The Well Trained Mind: a Guide to Classical Education at Home was written by Dr. Susan Wise Bauer and Jessie Wise. Jessie happens to be Susan’s mother and homeschooled her 3 children for most of their education. She is trained as a teacher but chose to homeschool her kids because she didn’t like how their education was turning out. Jessie taught Susan, as I said before, and you can read her narrative bio if you click her name above. She has done too much learning for me to list it all here, but let me say she has several degrees from prestigious universities, and she has written many books ranging from The Well Trained Mind to a couple of enjoyable novels to The Art of Public Grovel: Sexual Sin and Public Confession in America. She is currently writing a several-volume history of the world for adults. She is on the faculty of The College of William and Mary teaching American Literature.
But enough about them. Let’s talk about their book. First of all, there is a website devoted to it where you can get more information. This book is very popular among homeschoolers, not that I pay a lot of attention to that.
The Well Trained Mind is a combination of several things, giving their personal story and how they came to homeschooling, a basic description of the classical method, and then step-by-step instructions about how to do that at home. They finish by addressing some loose ends that need to be tied up.

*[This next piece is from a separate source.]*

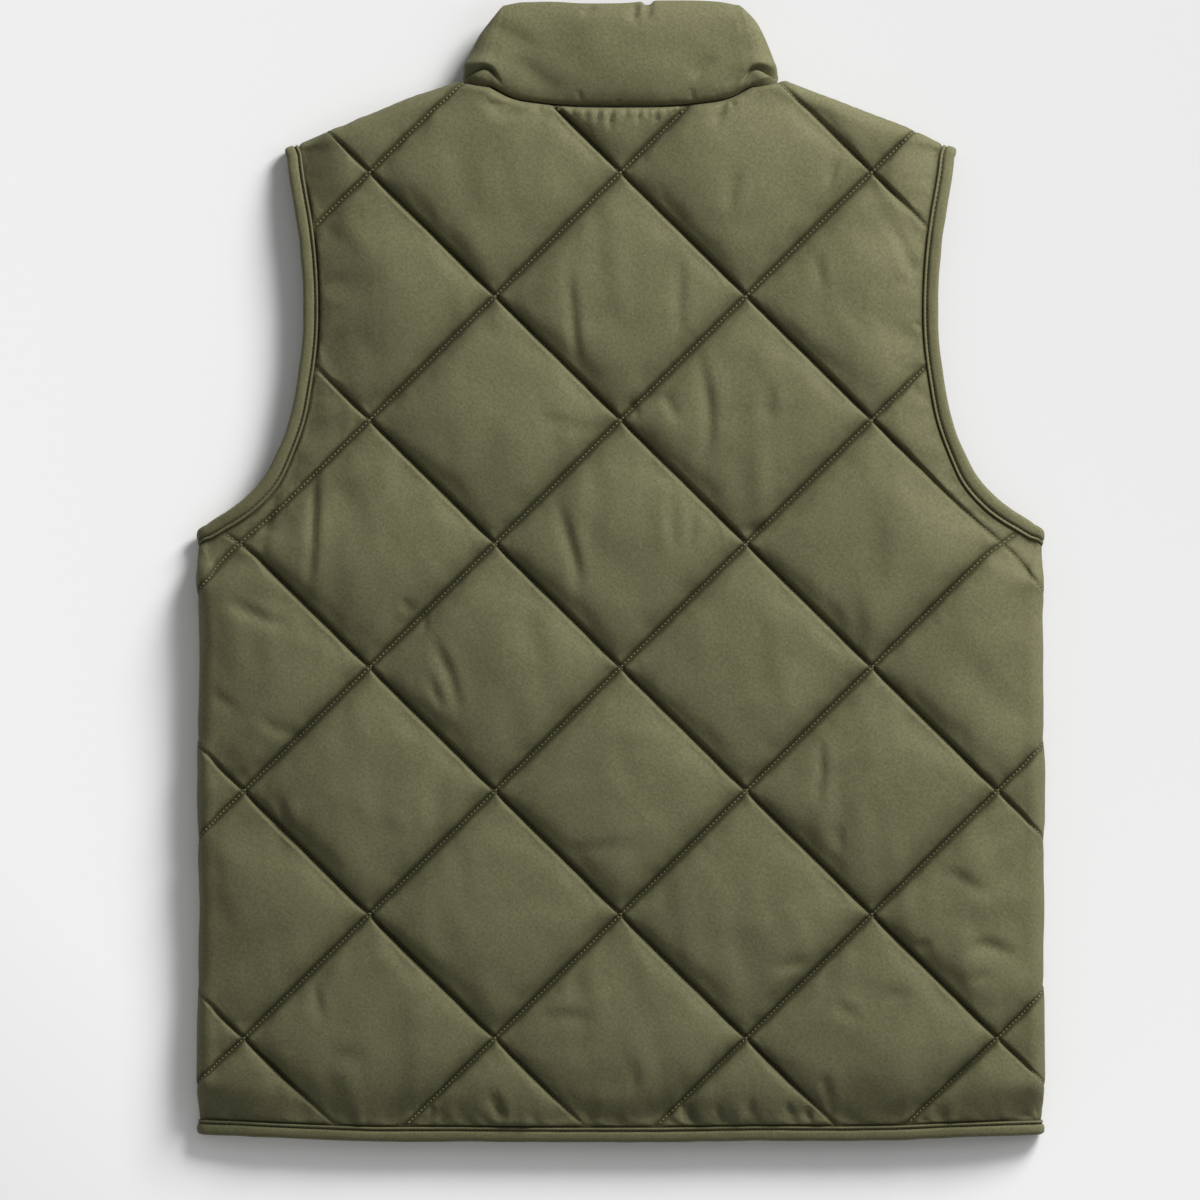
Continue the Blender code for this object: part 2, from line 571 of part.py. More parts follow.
def front_net(loop, offsets, depths, seam_depths, zip_depths, least):
    """A net of a front: rows inside its edges and a grid of the rest."""
    hem, side_seam, armhole, shoulder, neck, zip_edge = FRONT_EDGES
    bound, seams = (hem, armhole), (side_seam, shoulder, neck)
    sewn = (*seams, zip_edge)
    rows, loose = [], []
    for edge in bound:
        rows += edge_rows(edge, depths, loop, (sewn, ROW_ROOM))
    for edge in seams:
        loose += edge_rows(edge, seam_depths, loop, (bound, SEAM_ROUND), (sewn, FOLD_NET_ROOM))
    loose += edge_rows(zip_edge, zip_depths, loop, (bound, SEAM_ROUND), (seams, FOLD_NET_ROOM))
    taken = np.vstack([*rows, *loose, loop])
    low, high = loop.min(0), loop.max(0)
    grid = quilt_grid(offsets, low, high) if offsets else square_grid(INNER_STEP, low, high)
    grid = kept(grid, loop, (bound, CRUSHED + GRID_ROOM), (sewn, FRONT_LEAST))
    return triangulated(loop, rows, np.vstack([*loose, thinned(grid, taken, least)]))


def build_front(side, name):
    loop = np.vstack([edge[:-1] for edge in FRONT_EDGES])
    by_zip = ZIP_FLAT - ZIP_HALF_GAP, ZIP_FLAT + ZIP_EASE / 2
    outer = front_net(loop, FRONT_OFFSETS, FRONT_OUTER_DEPTHS, SEAM_DEPTHS, SEAM_DEPTHS, FRONT_LEAST)
    inner = front_net(loop, None, INNER_DEPTHS, (), by_zip, INNER_LEAST)
    wall_body(name, loop, outer, inner, front_surface, side)


def tape_section(along):
    """The binding's section: distances past the panel's edge, and heights over its inside."""
    high = SEWN_WALL + TAPE_GAP
    turned = [(TAPE_TURN, high + TAPE), (BINDING_REACH, SEWN_WALL - TAPE_TURN)]
    outside = [(x, high + TAPE) for x in along] + turned
    within = [(x, high) for x in along] + [(EDGE_ROOM, high)]
    mirror = [[(x, SEWN_WALL - y) for x, y in side] for side in (outside, within)]
    return outside + mirror[0][::-1] + mirror[1] + within[::-1]


def bound_sections(line, surface, section):
    """Sections of a binding at the points of a panel's edge."""
    out = -left_normals(line)
    points = []
    for past, height in section:
        place, normal, _ = surface(line + past * out)
        points.append(place + height * normal)
    return np.stack(points, axis=1)


def build_armhole_binding(side, name):
    section = tape_section((HELD, -CRUSHED / 2))
    back = bound_sections(ARMHOLE, back_surface, section)
    front = bound_sections(FRONT_EDGES[2], front_surface, section)
    ring(name, np.concatenate([back, front[::-1][1:-1]]) * (side, 1, 1), BINDING_CLOTH, closed=True)


def build_hem_binding():
    section = tape_section((HELD,))
    back = bound_sections(np.vstack([mirrored(HEM[1:]), HEM]), back_surface, section)
    front = bound_sections(FRONT_EDGES[0], front_surface, section)
    left = front[:-1] * (-1, 1, 1)
    ring("hem_binding", np.concatenate([left, back, front[:-1][::-1]]), BINDING_CLOTH, closed=False)


def at_shares(line, shares):
    """Points of a line at shares of its length."""
    lengths = np.concatenate([[0], np.cumsum(np.linalg.norm(np.diff(line, axis=0), axis=1))])
    return np.stack([np.interp(np.array(shares) * lengths[-1], lengths, column) for column in line.T], axis=1)


def shares_of(line):
    lengths = np.concatenate([[0], np.cumsum(np.linalg.norm(np.diff(line, axis=0), axis=1))])
    return lengths / lengths[-1]


def collar_stations():
    """The collar's right half from the centre back over the fold to the zip: base, top, their directions out
    of the cloth, and the padding."""
    line = NECK[::-1]
    past = (line - SHOULDER_AXIS) @ ACROSS
    flat, fold, under = past < -1e-6, (past >= -1e-6) & (past < ARC + 1e-6), past > ARC + 1e-6
    beyond = line + COLLAR_GAP * left_normals(line)
    base, out, _ = back_surface(beyond)
    neck = FRONT_EDGES[4]
    front, front_out, _ = front_surface(neck[1:] - COLLAR_GAP * left_normals(neck)[1:])
    front[-1, 0] = ZIP_HALF_GAP
    turn = past[fold] / ARC * math.pi
    lean = np.array([math.cos(COLLAR_LEAN), math.sin(COLLAR_LEAN), 0])
    up = np.array([0, 0, 1])
    fold_out = np.outer(np.sin(turn), lean) + np.outer(np.cos(turn), up)
    fold_top = np.array([*COLLAR_FOLD_TOP, COLLAR_FOLD_TOP_Z]) + COLLAR_FOLD_INNER * fold_out
    fold_top[:, 1] -= COLLAR_FOLD_DROP * ease(turn / (math.pi / 2))
    back_line = np.vstack([smooth_line(np.array(COLLAR_TOP_BACK) * MM, MM), fold_top[:1, :2]])
    back_top = at_shares(back_line, shares_of(line[flat | (past == past[fold][0])])[:-1])
    back_z = mix(BACK_LEVEL, fold_top[0, 2], ease(back_top[:, 0] / COLLAR_FOLD_TOP[0]))
    front_line = smooth_line(np.vstack([fold_top[-1:, :2], np.array(COLLAR_TOP_FRONT) * MM]), MM)
    under_line = np.vstack([base[fold][-1:], base[under], front])[:, :2]
    front_top = at_shares(front_line, shares_of(under_line)[1:])
    front_z = mix(fold_top[-1, 2], FRONT_ZIP_LEVEL, ease(np.linspace(0, 2, len(front_top))))
    top = np.vstack([np.column_stack([back_top, back_z]), fold_top, np.column_stack([front_top, front_z])])
    base, out = np.vstack([base, front]), np.vstack([out, front_out])
    top_out = np.vstack([np.tile(up, (len(back_top), 1)), fold_out, np.tile(-up, (len(front_top), 1))])
    padding = np.where(top_out[:, 2] < -0.999, FRONT_ZIP_LEVEL, COLLAR_FOLD_PADDING)
    from_fold = np.linalg.norm(base[: len(back_top), :2] - fold_top[0, :2], axis=1)
    fuller = ease(from_fold / COLLAR_PADDING_EASE - 1)
    padding[: len(back_top)] = mix(COLLAR_FOLD_PADDING, COLLAR_PADDING, fuller)
    return base, top, out, top_out, padding


def build_collar():
    base, top, out, top_out, padding = collar_stations()
    height, depth = COLLAR_SECTION[:, :1, None], COLLAR_SECTION[:, 1:, None]
    turned = mix(out, top_out, ease(height / COLLAR_TURN))
    turned /= np.linalg.norm(turned, axis=2)[..., None]
    sections = mix(base, top, height) + turned * depth * padding[:, None]
    sections[..., 2] = np.maximum(sections[..., 2], 0)
    sections = sections.transpose(1, 0, 2)
    ring("collar", np.concatenate([sections[:0:-1] * (-1, 1, 1), sections]), SHELL_CLOTH, closed=False)


# Zip


def zip_middle(y):
    """Height of the zip's middle."""
    points = np.column_stack([np.full(len(y), ZIP_HALF_GAP), y])
    return front_level(points) + ZIP_RISE


def strip(name, x, y, thickness, finish):
    """A flat strip along the zip, between two x, at its stations in y."""
    y = np.asarray(y, float)
    corners = [(x[0], -1), (x[1], -1), (x[1], 1), (x[0], 1)]
    middle = zip(y, zip_middle(y))
    sections = [[(cx, cy, cz + side * thickness / 2) for cx, side in corners] for cy, cz in middle]
    return ring(name, sections, finish, closed=False)


def extruded(name, outline, axis, low, high, finish):
    """A closed outline pushed along an axis, 0 for X or 1 for Y; its points are the other two coordinates."""
    sections = [np.insert(np.asarray(outline, float), axis, at, axis=1) for at in (low, high)]
    return ring(name, sections, finish, closed=False)


def joined(base, *others):
    """The bodies made one, or cut when a body's name starts with cut."""
    for other in others:
        modifier = base.modifiers.new("join", "BOOLEAN")
        modifier.operation = "DIFFERENCE" if other.name.startswith("cut") else "UNION"
        modifier.solver = "EXACT"
        modifier.object = other
        collection.objects.unlink(other)
        cutters.objects.link(other)
        other.hide_render = True
        other.display_type = "WIRE"
    return base


def build_zip():
    ramp = np.linspace(ZIP_BOTTOM, ZIP_BOTTOM + EDGE_EASE, 6)
    for sign, hand in ((1, "right"), (-1, "left")):
        x = sorted((sign * TAPE_EDGE, sign * (TAPE_EDGE + ZIP_TAPE_WIDTH)))
        strip("zip_tape_" + hand, x, [*ramp, ZIP_TOP], ZIP_TAPE_THICKNESS, ZIP_CLOTH)
    half = CHAIN_WIDTH / 2
    strip("zip_box", (-half, half), (ZIP_BOTTOM, ZIP_BOTTOM + BOX_LENGTH), BOX_THICKNESS, DARK_METAL)
    chain_start = ZIP_BOTTOM + BOX_LENGTH + SEAM_GAP
    chain = [chain_start, *ramp[ramp > chain_start + SEAM_GAP], SLIDER_Y + SLIDER_LENGTH * CHAIN_IN_SLIDER]
    strip("zip_chain", (-half, half), chain, CHAIN_THICKNESS, DARK_METAL)
    build_slider()


def box(half, low, high):
    """Outline of a rectangle, wide both ways by half, between two heights."""
    return [(-half, low), (half, low), (half, high), (-half, high)]


def build_slider():
    """Two plates joined by a post at the top, with the pull's bail on the one that faces outward."""
    middle = zip_middle(np.array([SLIDER_Y]))[0]
    near = CHAIN_THICKNESS / 2 + SLIDER_MOUTH
    far = near + SLIDER_PLATE
    wide = SLIDER_WIDTH / 2
    ends = SLIDER_Y, SLIDER_Y + SLIDER_LENGTH
    lower = extruded("zip_slider", box(wide, middle - far, middle - near), 1, *ends, DARK_METAL)
    upper = extruded("slider_upper_plate", box(wide, middle + near, middle + far), 1, *ends, DARK_METAL)
    reach = far - SUNK
    post_end = ends[1] - POST_SETBACK
    post = box(POST_WIDTH / 2, middle - reach, middle + reach)
    post = extruded("slider_post", post, 1, post_end - POST_LENGTH, post_end, DARK_METAL)
    eye_y = SLIDER_Y + SLIDER_LENGTH / 2
    floor = middle - far
    a, b = BAIL_LENGTH / 2, BAIL_LENGTH / 2 - BAIL_WIRE
    deep, room = BAIL_ROOM + BAIL_WIRE, BAIL_ROOM
    arch = [(a, -SUNK), (a, room), (a - BAIL_BEND, deep), (BAIL_BEND - a, deep), (-a, room), (-a, -SUNK),
            (-b, -SUNK), (-b, room - SUNK), (SUNK - b, room), (b - SUNK, room), (b, room - SUNK), (b, -SUNK)]
    arch = [(eye_y + y, floor - z) for y, z in arch]
    bail = extruded("slider_bail", arch, 0, -BAIL_WIDTH / 2, BAIL_WIDTH / 2, DARK_METAL)
    joined(lower, upper, post, bail)
    build_pull(eye_y, floor - room / 2)


def build_pull(eye_y, level):
    """The pull tab: a plate with a window round the bail, lying along the zip towards the hem."""
    head = PULL_EYE / 2
    wide = PULL_WIDTH / 2
    tail = PULL_LENGTH - head
    half = [(wide - PULL_CORNER / 2, head), (wide, head - PULL_CORNER), (wide, -PULL_WAIST_START),
            (wide - PULL_WAIST, -PULL_WAIST_END), (wide - PULL_WAIST / 2, PULL_CORNER - tail),
            (wide - PULL_CORNER, -tail)]
    outline = half + [(-x, y) for x, y in half[::-1]]
    low, high = level - PULL_THICKNESS / 2, level + PULL_THICKNESS / 2
    plate = extruded_flat("zip_pull", [(x, eye_y + y) for x, y in outline], low, high)
    window = box(BAIL_WIDTH / 2 + WINDOW_ROOM, -head - WINDOW_LENGTH, -head)
    window = extruded_flat("cut_pull_window", [(x, eye_y + y) for x, y in window], low - MM, high + MM)
    joined(plate, window)


def extruded_flat(name, outline, low, high):
    sections = [[(x, y, z) for x, y in outline] for z in (low, high)]
    return ring(name, sections, DARK_METAL, closed=False)


for item in list(bpy.data.objects):
    bpy.data.objects.remove(item, do_unlink=True)
collection = bpy.data.collections.new("Puffer vest")
cutters = bpy.data.collections.new("Cutters")
for group in (collection, cutters):
    bpy.context.scene.collection.children.link(group)
build_back()
for side, hand in ((1, "right"), (-1, "left")):
    build_front(side, "front_" + hand)
    build_armhole_binding(side, "armhole_binding_" + hand)
build_hem_binding()
build_collar()
build_zip()
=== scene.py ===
import math

import bpy
import numpy as np
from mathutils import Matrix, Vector
from mathutils.geometry import delaunay_2d_cdt


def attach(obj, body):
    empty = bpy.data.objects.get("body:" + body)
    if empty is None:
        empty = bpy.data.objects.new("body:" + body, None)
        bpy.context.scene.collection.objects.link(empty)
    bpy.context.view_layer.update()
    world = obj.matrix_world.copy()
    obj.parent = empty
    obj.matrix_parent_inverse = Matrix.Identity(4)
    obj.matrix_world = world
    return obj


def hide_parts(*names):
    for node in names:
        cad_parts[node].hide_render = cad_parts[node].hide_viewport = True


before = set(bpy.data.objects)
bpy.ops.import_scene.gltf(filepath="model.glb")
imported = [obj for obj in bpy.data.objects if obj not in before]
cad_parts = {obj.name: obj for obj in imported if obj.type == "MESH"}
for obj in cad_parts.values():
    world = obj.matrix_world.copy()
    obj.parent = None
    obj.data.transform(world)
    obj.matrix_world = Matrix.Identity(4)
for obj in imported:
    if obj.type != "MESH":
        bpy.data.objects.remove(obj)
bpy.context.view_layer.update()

# A diamond-quilted puffer vest, zipped up and laid face down. Each quilted panel is laid out as its cut,
# meshed there, and carried to its place. Then its filling is blown up by a cloth simulation, and its seams,
# puckers, creases and stitches are worked in.

MM = 0.001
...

I really like this book. I have used it for the last 11 years to school kids with several different learning styles and attention spans, and with some adaptations, it has worked for us. It takes each level of the trivium, which is a classical idea of breaking up 12 years into 3 sets of 4, and drills it down by subject, giving everything needed, including suggested schedules, possible different ways to do the subject, and a list of places to buy book and supplies mentioned. It is comprehensive enough to tell how to school a child for all 13 years while all fitting within 864 pages. I get it out every summer and re-read sections of it again, and I’m not bored yet.
For example, it talks about the first 4 years in general (the grammar stage), and then it devotes a chapter each to the major subjects that need to be taught during those years. Each chapter finishes with a “How to Do It” section as well as possible schedules and a list of resources and where to get them. Then, after covering those 4 years completely, it moves on to the next 4 years (the logic stage), repeating the same process. The last 4-year stage is the Rhetoric stage, and it is given the same treatment. For example, the math section for the grammar stage (that sounds a bit confusing, but remember that “the grammar stage” is simply the designation for 1st-4th grade) begins with a discussion of the philosophy of how a classical education approaches math (learning the times tables, not using calculators in elementary school, etc). Then it gives several possible math curriculums like Saxon, A Beka, Math-U-See, and Developmental Math. They recommend any of these programs, but in this section they give suggestions about the positives and negatives of each one, telling things that can be cut (too much busy work) or weak spots that may need to be supplemented.
The last part of the book is a potpourri of several things like how to supplement a traditional school education with extra home training, grading, athletics, standardized testing, and using outside resources.
Things I Like: This book was written for those who want to do a rigorous, structured, but personalized education. It gives plenty of room for personalization without leaving the parents/teachers to figure out everything for themselves. Some of the resources recommended (grammar, writing, history) are written by the authors, which always makes me nervous. However, having used them while also looking around for anything better, I generally think this is a good thing. They knew what they wanted and couldn’t find it, so they wrote it exactly as they wanted, which I have generally found to be pretty good. My kids are doing VERY well using this curriculum, and that is the best recommendation for it. I like the way they put formal logic as a subject of the 2nd stage (which happens to be called the logic stage). I also like the way they don’t assume all homeschoolers are conservative christians. Though many, including myself, are, I like the way she states whether a resource is coming from a secular or religious point of view, and if so, what the religious point of view is.
Things I Dislike: There are weaknesses in some of the resources they recommend, some of which they mentioned and some of which they didn’t. I will take those one by one in later posts. Generally, these 2 authors are not scientists or mathematicians. Their recommendations for science could be better, in my opinion. They want the student to have exposure to science, but the science recommendations are not as rigorous as I would like. This is probably partly a reflection of the classical method, and partly a reflection of the authors’ strengths. Luckily, with my nursing background, I know enough about science to work that part out myself. I will write that all out at some time also. On a different note, I pitched out the Latin and replaced it with Spanish. Again, that is an argument with the classical method, not just this book.
As they acknowledge in the book, this is a skeleton, a suggestion, that should be personalized. I have not done everything they say, and I have added some, which is the strength of this book. I would say that if someone uses this book exactly as it is lined out, they will end up with an excellent education with the possible exception of science.